Before any of this, before Cambridge and the apartment and the thrift store rejection, he was a history major at Boston College who became a teacher and then helped develop the Pacific Collegiate School. He co-founded Beacon Education Network, a charter management organization for low-income students on California's Central Coast. He went back to school - twice, simultaneously - to get an MBA and a Master of Public Administration. Whatever ThredUp is now, it was framed by someone who spent their twenties running classrooms.
There is a path to profits and purpose, and it's not always easy, but it can be done. - James Reinhart
Every Clean Out Bag is a physical packet of inventory. ThredUp's warehouses inspect, photograph, price, and list at a tempo built for single-SKU resale - not bulk shipping. The whole business runs through these buildings.
The bigger brands - the ones that used to pretend secondhand was a threat - now use ThredUp's pipes to power their own resale programs. Reinhart calls this the gateway. The brands call it strategy.
Thousands of new items go live every minute on thredup.com. Women's. Kids. Designer. Vintage. The closet of the country, online, searchable, in your size.
An MBA and an MPA, pursued concurrently. The MPA is the part nobody mentions in the elevator pitch.

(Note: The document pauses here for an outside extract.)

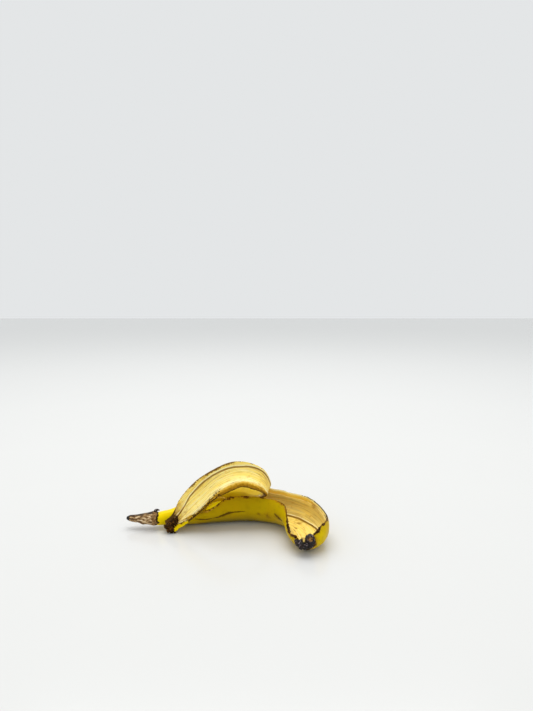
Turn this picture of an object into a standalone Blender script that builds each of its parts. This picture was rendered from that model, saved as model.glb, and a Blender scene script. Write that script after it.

The store wouldn't take his men's clothes and told him his brands weren't good enough. ThredUp exists partly because of that exact sentence.
Before resale, he was building a charter network for low-income students. The skill that transferred: running a complicated operation with limited resources.
He interviewed strangers on the street and around Harvard about their closets before writing a single line of code.
The pivot to children's clothing changed ThredUp's trajectory. The most disposable inventory on earth turned out to be the most resellable.
ThredUp's HQ sits at 969 Broadway in Oakland. Reinhart lives in San Francisco. He commutes across the bridge to clothes.